The most important macro data (CET - Central European Time). Surveys of macro data are based on information from Bloomberg unless noted otherwise.
- 2:15 p.m.: Change in employment in the non-farm sector in the USA in February according to ADP (estimates: +170k).
US bond yields are dropping
Currently, the market's attention is still put on yesterday's event. The Federal Reserve cut interest rates by 50 basis points yesterday before its meeting on March 17-18. This is the first such move by the Fed since the financial crisis just over a decade ago. The move is likely to trigger a reaction from other central banks. The European Central Bank (ECB) will almost certainly do the same. Recent reports indicate that its head Christine Lagarde may be willing to grant short-term loans.

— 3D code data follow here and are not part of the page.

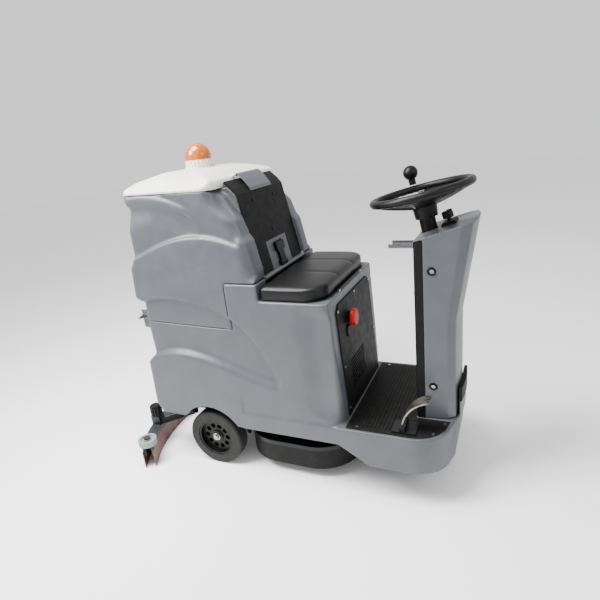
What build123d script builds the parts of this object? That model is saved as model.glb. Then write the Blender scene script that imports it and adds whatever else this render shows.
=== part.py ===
"""Ride-on floor scrubber: base moulding, recovery tank, steering column, scrub deck and squeegee.

Sizes are in millimetres, +Z is up and +X is the driving direction. Everything is laid out from the
rear axle (x = 0), the machine's middle plane (y = 0) and the floor (z = 0). The last lines move the
whole machine along X, so that its origin is under the middle of its overall box.
"""
from build123d import *
import math
import os

os.makedirs("parts", exist_ok=True)

# ---------------------------------------------------------------- driving sizes
# Clearances
running_fit = 0.05          # radial, a shaft in its bore
face_gap = 0.3              # between pieces that move past each other
seam_gap = 1.0              # between the two big mouldings

# Wheels
rear_wheel_radius = 125
rear_tyre_width = 65
rear_rim_radius = 84
wheel_outer_y = 270
axle_radius = 10
drive_wheel_radius = 105
drive_tyre_width = 54
drive_rim_radius = 68
kingpin_x = 850
kingpin_radius = 15

# Base moulding
body_half_width = 283
seat_base_half_width = 277
body_front_x = 990
body_wall = 30
body_ceiling_z = 262        # underside of the battery floor and of the deck plate
battery_floor_z = 275
deck_z = 282
skirt_bottom_z = 138
body_bottom_z = 210
rear_bottom_z = 223
rear_top_x = -256
rear_belly_x = -286
seam_rear_z = 651
seam_front_z = 638
ledge_rear_x = 169
ledge_front_x = 306
ledge_z = 828
rim_z = 765
seat_front_top_x = 573
seat_front_top_z = 732
seat_front_foot_x = 597
seat_corner_radius = 62
arch_radius = 160

# Bays in the base moulding
battery_length = 260
battery_width = 181
battery_height = 275
battery_gap = 6
bay_rear_x = -104
bay_wall = 18
bay_half_width = 190
motor_bay_half_width = 185
hose_bay_rear_x = -222
hose_bay_front_x = -124
hose_bay_top_z = 620

# Steel frame
rail_half_gap = 160
rail_width = 40
rail_bottom_z = 220
rail_rear_x = -212
rail_front_x = 900
plate_thickness = 6

# Steering
steer_lean = 11             # degrees, rearward
wheel_centre_x = 846
wheel_centre_z = 1090
steer_wheel_radius = 180
steer_tube_radius = 14
steer_shaft_radius = 11
lower_shaft_radius = 9
gear_module = 2.5
pinion_teeth = 14
ring_teeth = 60
pressure_angle = 25
gear_backlash = 0.35
gear_thickness = 11
ring_rim = 7

# Column
column_rear_x = 838
cover_depth = 30
column_half_width = 134
column_wall = 6
column_nose_x = 982
column_knee_z = 660
column_top_z = 1045
bolt_x = 898
bolt_heights = (415, 846)
cup_radius = 12
column_flare = 0.16         # forward growth of the nose above the knee
dash_rear_z = 950
dash_slope = 0.30

# Seat
seat_half_width = 272
seat_cushion_height = 58
seat_front_radius = 85
seat_rear_radius = 10
seat_hinge_radius = 4

# Recovery tank
tank_half_width = 272
tank_wall = 8
tank_top_z = 1165
panel_half_width = 183
panel_thickness = 7
tank_hinge_x = -300
tank_hinge_z = 654
tank_hinge_radius = 6
lid_rim_height = 12
lid_crown_z = 1232
lid_wall = 5
lid_corner_radius = 50
lid_rear_x = -238
lid_front_x = 170

# Beacon
beacon_x = -38
beacon_dome_radius = 52
beacon_top_z = 1329

# Scrub deck
deck_centre_x = 351
deck_half_length = 246
deck_half_width = 248
deck_corner_radius = 170
deck_plate_low_z = 131
deck_plate_top_z = 149
skirt_low_z = 45
skirt_thickness = 5
brush_radius = 228
bristle_tip_z = 41
guide_x = 70
guide_y = 110
guide_radius = 9

# Squeegee
squeegee_radius = 716
squeegee_rear_x = -400
squeegee_half_angle = 31.2
blade_half_angle = 32.6
squeegee_bar_low_z = 84
squeegee_bar_top_z = 98
blade_thickness = 4
squeegee_hinge_x = -150
squeegee_hinge_z = 195
squeegee_arm_y = 200
end_roller_radius = 40

nodes = {}


# ---------------------------------------------------------------- helpers
def keep(name, *pieces):
    """File the solids of one node under its name."""
    nodes[name] = [solid for piece in pieces for solid in piece.solids()]


def block(x_low, x_high, y_low, y_high, z_low, z_high):
    """A box given by its six faces."""
    centre = Pos((x_low + x_high) / 2, (y_low + y_high) / 2, (z_low + z_high) / 2)
    return centre * Box(x_high - x_low, y_high - y_low, z_high - z_low)


def rounded_block(x_low, x_high, y_low, y_high, z_low, z_high, radius):
    """A box with round upright edges."""
    plan = RectangleRounded(x_high - x_low, y_high - y_low, radius)
    place = Pos((x_low + x_high) / 2, (y_low + y_high) / 2, z_low)
    return place * extrude(plan, z_high - z_low)


def side_prism(points, y_low, y_high):
    """A closed outline in the side view, pushed along Y."""
    outline = make_face(Polyline(*[(x, y_low, z) for x, z in points], close=True))
    return extrude(outline, y_high - y_low, dir=(0, 1, 0))


def plan_prism(face, z_low, z_high):
    """A face drawn in the plan view, pushed along Z."""
    return Pos(0, 0, z_low) * extrude(face, z_high - z_low)


def rod(start, end, radius):
    """A round bar between two points."""
    line = Vector(*end) - Vector(*start)
    bar = Cylinder(radius, line.length, align=(Align.CENTER, Align.CENTER, Align.MIN))
    return Plane(origin=start, z_dir=line) * bar


def tube(start, end, outer, inner):
    """A round bar with a round hole through it."""
    return rod(start, end, outer) - rod(start, end, inner)


def other_side(piece):
    """The same piece on the left of the middle plane."""
    return mirror(piece, Plane.XZ)


def both_sides(piece):
    """A piece and its mirror image, as one shape."""
    return piece + other_side(piece)


def screw_head(place, direction, radius, height):
    """A round screw head that stands on a surface, with a slot across it."""
    seat = Plane(origin=place, z_dir=direction)
    head = seat * Cylinder(radius, height, align=(Align.CENTER, Align.CENTER, Align.MIN))
    slot = Box(radius * 1.5, radius * 0.35, height)
    return head - seat * Pos(0, 0, height) * slot


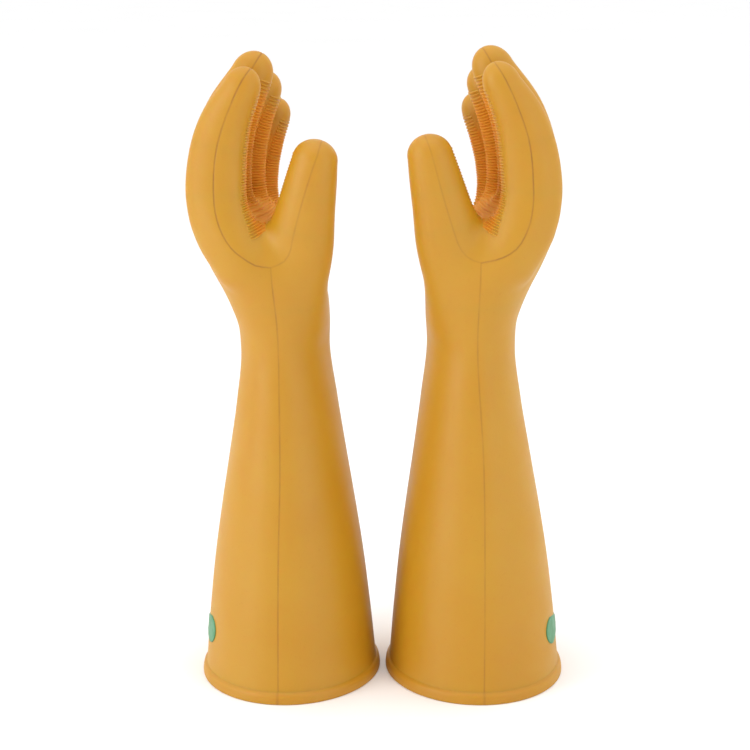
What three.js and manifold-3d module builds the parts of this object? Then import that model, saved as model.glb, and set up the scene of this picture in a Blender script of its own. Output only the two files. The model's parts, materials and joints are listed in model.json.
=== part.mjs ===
// A pair of long electrical insulating gloves, standing on their cuffs with the palms facing.
// Units are millimetres, +Z is up the gauntlets, and the floor is at Z = 0.
//
// Each glove is one thin-walled rubber moulding that is open at the cuff. It bends at its wrist,
// at two creases in each finger and at two creases in the thumb, so it is built as one hollow skin
// and divided there. Every crease is a round barrel about the axis that it bends on: the piece
// beyond the crease ends in the barrel, and the piece before it is hollowed to suit.
//
// A glove is drawn as a left-hand one in its own frame: +X is the way the palm faces, -Y is the
// thumb and index side, and +Z runs to the fingertips. The right-hand glove is its mirror image.

import * as THREE from 'three';
import { LoftGeometry } from 'three/addons/geometries/LoftGeometry.js';
import { mergeVertices } from 'three/addons/utils/BufferGeometryUtils.js';
import Module from 'manifold-3d';

const wasm = await Module();
wasm.setup();

// ---------------------------------------------------------------- driving dimensions

const GLOVE_LENGTH = 460;
const WALL = 2.8;
const GAP = 0.5; // clearance between pieces that touch
const SIDES_SLEEVE = 24;
const SIDES_DIGIT = 12;

const BEAD_HEIGHT = 8.4;
const BEAD_OVERHANG = 2.3; // how far the rolled rim stands out from the sleeve

const LABEL_CENTRE_Z = 40;
const LABEL_LENGTH = 84;
const LABEL_HEIGHT = 20;
const LABEL_THICKNESS = 0.9;

const WRIST_Z = 250;

// A crease: its barrel's radius over the half depth that it encloses, the barrel's sides, the
// depth of the space beyond it over that radius, and how far that space reaches.
const LOWER_CREASE = { factor: 1.1, sides: 16, room: 3.2, reach: 90 };
const UPPER_CREASE = { factor: 1.1, sides: 16, room: 3.2, reach: 60 };
const WRIST_CREASE = { factor: 1.07, sides: 28, room: 8, reach: 260 };
const FINGER_SIDE_ROOM = 0.5; // how far a crease's barrel passes a finger on each side
const THUMB_SIDE_ROOM = 4;
const WRIST_SIDE_ROOM = 40;

// How each glove stands: the place of its cuff, the turn of its palm towards -Y in degrees, its
// length, and how it stands out of plumb: `lean` and `bow` move its top towards the palm side, in
// a straight line and in a curve. The pair is hand-dipped, so the gloves differ a little.
const STANCE = {
  left: { x: -67.5, turn: 8, length: 460, lean: -9, bow: 4 },
  right: { x: 70, turn: 4.5, length: 464, lean: 2, bow: 8 },
};

// Level stations up the gauntlet, through the wrist and up the palm to the webs between the
// fingers: height, middle x, half depth (X), half width (Y).
const TRUNK = [
  { z: 0, x: 0, depth: 64.4, width: 75.5 },
  { z: 50, x: 0.3, depth: 59.6, width: 69.5 },
  { z: 92, x: 0.7, depth: 54.8, width: 64.5 },
  { z: 131, x: 1.1, depth: 49, width: 59.5 },
  { z: 170, x: 1.5, depth: 42.6, width: 54.5 },
  { z: 211, x: 1.9, depth: 36.2, width: 49.5 },
  { z: WRIST_Z, x: 1.4, depth: 31.8, width: 46 },
  { z: 270, x: 0.6, depth: 33, width: 47.5 },
  { z: 290, x: -4.5, depth: 36, width: 52 },
  { z: 312, x: -15, depth: 36.5, width: 57 },
  { z: 334, x: -27, depth: 33.5, width: 59.5 },
  { z: 348, x: -34.5, depth: 28.5, width: 59 },
  { z: 356, x: -37, depth: 22.5, width: 56 },
  { z: 360, x: -37.5, depth: 14, width: 50 },
];

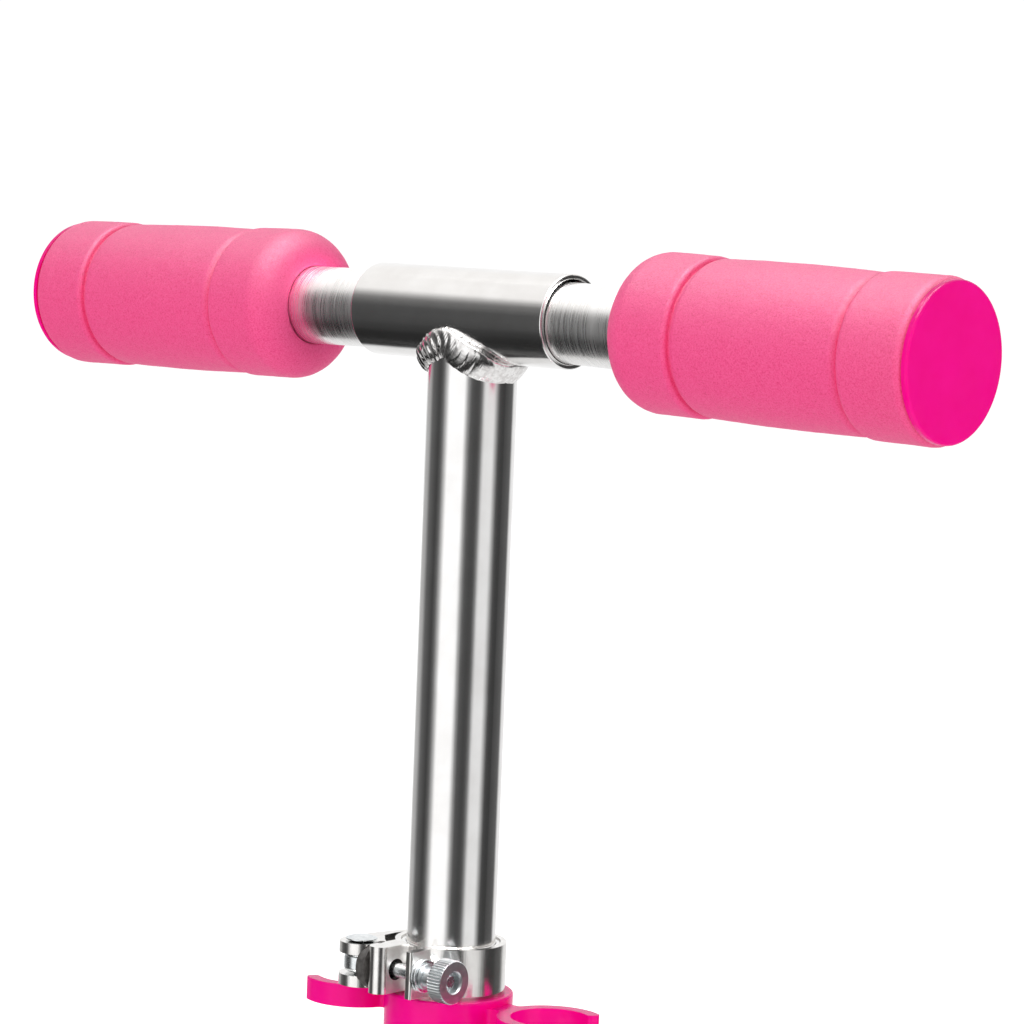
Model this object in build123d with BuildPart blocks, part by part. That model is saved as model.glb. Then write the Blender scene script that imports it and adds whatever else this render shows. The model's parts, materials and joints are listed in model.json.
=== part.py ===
"""Steering column of a child's kick scooter: T-bar, telescoping stem, quick-release clamp and handle holder.

Units are millimetres. The origin is on the stem's axis at the column's lower end, +Z up the stem, +X along
the crossbar towards the right handle, and -Y towards the front, where the clamp's split and bolt are.
"""

import os
from math import cos, radians, sin

from build123d import *

os.makedirs("parts", exist_ok=True)

# Stem
COLUMN_R = 14.0
COLUMN_BORE_R = 12.6
COLUMN_LENGTH = 420.6
FOOT_R = 13.75
FOOT_LENGTH = 45.0
STEM_R = 12.5
STEM_WALL = 1.5
STEM_FOOT_Z = 230.0
SLOT_WIDTH = 3.0
SLOT_DEPTH = 22.0
BAR_Z = 596.5

# Crossbar and handles; each handle hangs down by the play of its tube in the sleeve, turned about its button
SLEEVE_R = 13.0
SLEEVE_BORE_R = 11.5
SLEEVE_HALF = 35.4
HANDLE_R = 11.1
HANDLE_BORE_R = 9.6
HANDLE_START = 5.0
HANDLE_END = 159.0
HANDLE_DROOP = {"left": 0.6, "right": 1.3}
WELD_LEG = 3.4
WELD_TOP_DROP = 1.5

# Foam grips: raised bands at both ends of a slightly slimmer middle
GRIP_START = 61.5
GRIP_END = 159.3
INNER_STEP = 84.8
OUTER_STEP = 139.3
BAND_R = 21.6
MIDDLE_R = 21.3
GROOVE_R = 20.4
STEP_RUN = 4.0
INNER_END_ROUND = 9.0
CAP_R = 20.8
CAP_FACE = 161.0
CAP_PLUG_LENGTH = 18.0
CAP_PLUG_R = 9.55
CAP_PLUG_WALL = 2.0

# Snap buttons and their leaf springs
BUTTON_R = 3.0
BUTTON_HOLE_R = 3.3
BUTTON_X = 20.0
BUTTON_PROUD = 1.4
LEAF_THICKNESS = 0.6
LEAF_WIDTH = 8.0
LEAF_REST = 8.2
LEAF_OVERHANG = 6.0
HANDLE_LEAF_LENGTH = 20.0
HEIGHT_LEAF_REST = 9.6
HEIGHT_LEAF_LENGTH = 24.0
CORD_R = 1.5
CORD_KNOT_R = 3.2
CORD_PLUG_R = 9.55
CORD_PLUG_START = 50.0
CORD_PLUG_LENGTH = 6.0

# Height holes in the column, one pitch apart; the button rests in the third from the bottom
HEIGHT_PITCH = 60.0
HEIGHT_BUTTON_Z = STEM_FOOT_Z + 14.0
HEIGHT_HOLES_BELOW = 2
HEIGHT_HOLES_ABOVE = 1

# Clamp
CLAMP_BASE_Z = 407.8
CLAMP_HEIGHT = 13.2
COLLAR_R = 15.7
BOLT_Y = -18.5
BOLT_Z = 414.3
SPLIT_HALF = 3.4
THIN_EAR_END = 5.8
THICK_EAR_END = -9.4
THIN_EAR_TIP = -22.4
THICK_EAR_TIP = -25.0
THIN_EAR_ROUND = 0.7
BOLT_HOLE_R = 2.4
EAR_HOLE_R = 3.0
SKEWER_R = 2.0
SKEWER_END = 17.2
WASHER_R = 4.65
WASHER_T = 1.0
WASHER_START = 5.9
NUT_START = 8.1
NUT_FLANGE_END = 9.0
NUT_FLANGE_R = 3.7
NUT_HEAD_START = 13.6
NUT_END = 18.5
NUT_NECK_R = 2.8
NUT_HEAD_R = 6.15
NUT_COUNTERBORE_R = 2.9
NUT_COUNTERBORE_DEPTH = 3.0
NUT_CHAMFER = 0.35
KNURL_COUNT = 44
KNURL_CUT = 0.55

# Cam lever
PIVOT_X = -17.0
CAM_OFFSET = 0.45
CAM_R = 6.5
CUP_GAP = 0.1
CUP_R = 9.0
PRONG_T = 3.1
PRONG_SPREAD = 6.0
ARM_INNER_R = 17.0
ARM_OUTER_R = 19.4
ARM_START_ANGLE = 175.0
ARM_END_ANGLE = 108.0
NECK_BULGE = (-21.4, -6.4)
NECK_HOLLOW = ((-17.8, -3.5), (-17.5, -8.5))
TAB_R = 2.4
PRONG_SLOT_DEPTH = 5.0
EYE_R = 4.7
EYE_T = 5.2
EYE_ROUND = 1.3
RIVET_R = 1.9
RIVET_HEAD_R = 4.45
RIVET_HEAD_T = 1.6
RIVET_SEAT_R = 2.9
RIVET_LIFT = 0.45
RIVET_FOOT_R = 3.0
RIVET_FOOT_T = 0.8
SADDLE_R = 6.9
SADDLE_END = -12.4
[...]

The 50 bps interest rate cut was priced by the market, but nevertheless triggered a further downward trend in the US Treasury bond yields. The cost of 10-year debt fell below 1%, to around 0.9043% yesterday afternoon, and today it oscillated around 0.95%. These are the lowest levels in history, and the current decreases may be even deeper. After a 50-basis-point cut, the market is valuing (on the basis of Fed rate futures contracts) another analogous cut already during the upcoming Monetary Committee meeting.
An important aspect of the observed decline in US Treasury bond yields is that the pace is faster than for their European counterparts. The spread between the 2- and 10-year cost of US and German debt has narrowed to the lowest level since 2016 (October and July respectively). In the same period, the EUR/USD quotations moved within a similar range as we observe today (around 1.1140 at midday).
The Fed has still room for further interest rate cuts as one of the few central banks of the largest economies. Further cuts could weaken the dollar somewhat. On the other hand, however, it is likely that the monetary stimulation will be observed in the case of the other central banks, and in the following months, the uncertainty as to the impact of the coronavirus on the economy will not pass. As a result, the dollar seems to have limited scope for further losses, especially as the US economy is still in good condition (especially in relation to other developed economies).
Although central bank activities are now the main element around which market participants' attention is focused, by midday some macroeconomic data from the eurozone came. The final PMI data of the services sector in the eurozone in February turned out to be slightly lower than the preliminary ones (52.6 vs 52.8 points). This was mainly due to the ultimately lower activity in German services (52.5 vs 53.3 points). Retail sales data in January in both Germany and the eurozone turned out to be slightly better than expectations (0.3 and 0.6 percentage points above year-on-year expectations respectively). The data for December were also revised upward. However, their impact on quotations is minimal. The following months will be important for the market, but the data from the beginning of the year may provide a reference point. Even before the coronavirus epidemic appeared, the state of European economies, especially industry, was widely expected to improve. Data from recent months indicate that the economies were in a relatively good place at the beginning of the year.
Will the Polish MPC copy the Federal Reserve moves?
The Federal Reserve's emergency rate cut has strengthened some of the emerging currencies, including the zloty. The EUR/PLN exchange rate fell below 4.30 yesterday, while today it exceeded 4.29 in the morning. The USD/PLN quotations, after falling to approx. 3.8360, i.e. the lowest level in over a month, stabilised in the range of 3.85-3.86. In the context of interest rate changes, the Polish Monetary Policy Council and, perceived as a supporter of a mild monetary policy, its chairman, Adam Glapinski, have strong arguments for interest rate cuts.
Even before the first reports about the coronavirus appeared, the most probable next MPC move in either direction (except for the base scenario no change) was an interest rate cut. Strong rate cuts in the USA and most likely the upcoming stimulation from the ECB may also prompt the MPC to cut rates in the near future, although not as radical (as the Fed), due to relatively high inflation levels. This could weaken the zloty in the coming months. This trend could be reinforced by the likely return of weaker sentiment in the markets and the potential recovery of the dollar.